:: What you should do ::
In how many lines of the data does the word "parts" appear? Give the number by itself.

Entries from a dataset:

--------------------

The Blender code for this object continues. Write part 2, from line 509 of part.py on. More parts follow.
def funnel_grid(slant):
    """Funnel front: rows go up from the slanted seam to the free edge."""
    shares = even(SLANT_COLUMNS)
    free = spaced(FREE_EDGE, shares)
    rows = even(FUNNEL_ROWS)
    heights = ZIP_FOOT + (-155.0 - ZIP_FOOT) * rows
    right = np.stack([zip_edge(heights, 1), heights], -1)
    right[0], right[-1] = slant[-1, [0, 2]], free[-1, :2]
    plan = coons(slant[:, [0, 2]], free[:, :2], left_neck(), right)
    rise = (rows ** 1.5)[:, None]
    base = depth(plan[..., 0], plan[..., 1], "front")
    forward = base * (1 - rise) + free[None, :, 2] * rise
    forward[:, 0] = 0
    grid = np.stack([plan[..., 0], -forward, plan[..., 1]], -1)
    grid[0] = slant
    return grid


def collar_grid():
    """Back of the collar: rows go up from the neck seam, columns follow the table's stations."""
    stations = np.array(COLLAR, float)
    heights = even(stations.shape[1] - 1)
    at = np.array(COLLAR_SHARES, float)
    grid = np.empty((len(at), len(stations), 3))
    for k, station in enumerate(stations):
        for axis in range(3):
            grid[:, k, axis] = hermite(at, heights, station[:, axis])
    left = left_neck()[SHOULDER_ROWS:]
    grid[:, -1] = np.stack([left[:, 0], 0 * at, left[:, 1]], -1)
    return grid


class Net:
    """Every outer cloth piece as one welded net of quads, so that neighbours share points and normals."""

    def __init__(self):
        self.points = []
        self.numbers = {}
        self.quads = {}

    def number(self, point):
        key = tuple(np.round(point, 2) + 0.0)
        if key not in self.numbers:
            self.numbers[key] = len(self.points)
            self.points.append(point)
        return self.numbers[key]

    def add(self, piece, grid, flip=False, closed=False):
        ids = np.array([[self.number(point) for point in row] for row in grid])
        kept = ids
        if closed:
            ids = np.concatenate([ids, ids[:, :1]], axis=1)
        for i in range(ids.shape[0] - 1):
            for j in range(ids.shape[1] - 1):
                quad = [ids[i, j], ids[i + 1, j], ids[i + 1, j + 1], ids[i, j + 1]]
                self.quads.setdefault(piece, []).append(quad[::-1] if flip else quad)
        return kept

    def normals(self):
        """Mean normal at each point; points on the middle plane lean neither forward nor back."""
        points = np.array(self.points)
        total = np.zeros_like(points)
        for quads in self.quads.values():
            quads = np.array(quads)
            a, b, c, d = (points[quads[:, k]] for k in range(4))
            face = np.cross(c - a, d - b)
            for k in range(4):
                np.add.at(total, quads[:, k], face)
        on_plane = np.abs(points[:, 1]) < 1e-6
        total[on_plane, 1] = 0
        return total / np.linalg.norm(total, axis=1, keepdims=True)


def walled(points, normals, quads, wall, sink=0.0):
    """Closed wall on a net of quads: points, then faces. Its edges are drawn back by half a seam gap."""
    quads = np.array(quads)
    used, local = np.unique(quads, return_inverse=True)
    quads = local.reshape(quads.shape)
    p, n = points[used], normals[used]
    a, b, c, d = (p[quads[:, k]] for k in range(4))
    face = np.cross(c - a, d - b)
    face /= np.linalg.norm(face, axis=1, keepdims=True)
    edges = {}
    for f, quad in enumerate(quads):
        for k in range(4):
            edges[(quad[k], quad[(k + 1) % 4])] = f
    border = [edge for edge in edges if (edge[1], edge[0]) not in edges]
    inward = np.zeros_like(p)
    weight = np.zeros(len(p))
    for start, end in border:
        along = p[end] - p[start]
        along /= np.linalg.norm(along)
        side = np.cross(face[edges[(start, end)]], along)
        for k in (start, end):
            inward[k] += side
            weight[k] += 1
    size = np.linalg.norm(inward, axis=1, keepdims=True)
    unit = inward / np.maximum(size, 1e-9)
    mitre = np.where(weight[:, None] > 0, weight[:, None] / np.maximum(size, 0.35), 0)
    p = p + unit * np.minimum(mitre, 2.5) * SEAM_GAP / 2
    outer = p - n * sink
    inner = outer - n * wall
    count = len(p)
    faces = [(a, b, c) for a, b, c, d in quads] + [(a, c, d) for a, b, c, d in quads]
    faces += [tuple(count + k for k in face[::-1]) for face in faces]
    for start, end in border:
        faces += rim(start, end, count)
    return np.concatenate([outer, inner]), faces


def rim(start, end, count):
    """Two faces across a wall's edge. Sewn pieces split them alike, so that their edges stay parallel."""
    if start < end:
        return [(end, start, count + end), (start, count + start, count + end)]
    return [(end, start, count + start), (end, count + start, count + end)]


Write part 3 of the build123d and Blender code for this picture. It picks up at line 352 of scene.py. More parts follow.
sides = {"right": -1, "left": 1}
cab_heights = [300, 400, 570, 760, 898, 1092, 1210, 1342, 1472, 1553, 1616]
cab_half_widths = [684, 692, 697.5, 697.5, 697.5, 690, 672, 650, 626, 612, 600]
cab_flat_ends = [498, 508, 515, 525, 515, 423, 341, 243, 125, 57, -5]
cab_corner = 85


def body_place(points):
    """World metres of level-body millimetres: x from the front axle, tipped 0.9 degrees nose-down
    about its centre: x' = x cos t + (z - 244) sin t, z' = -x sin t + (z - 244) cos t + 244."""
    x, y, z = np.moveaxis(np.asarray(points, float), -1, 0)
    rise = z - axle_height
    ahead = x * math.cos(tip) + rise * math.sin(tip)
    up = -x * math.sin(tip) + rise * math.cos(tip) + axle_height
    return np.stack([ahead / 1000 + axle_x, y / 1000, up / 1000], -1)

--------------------

:: In response ::
2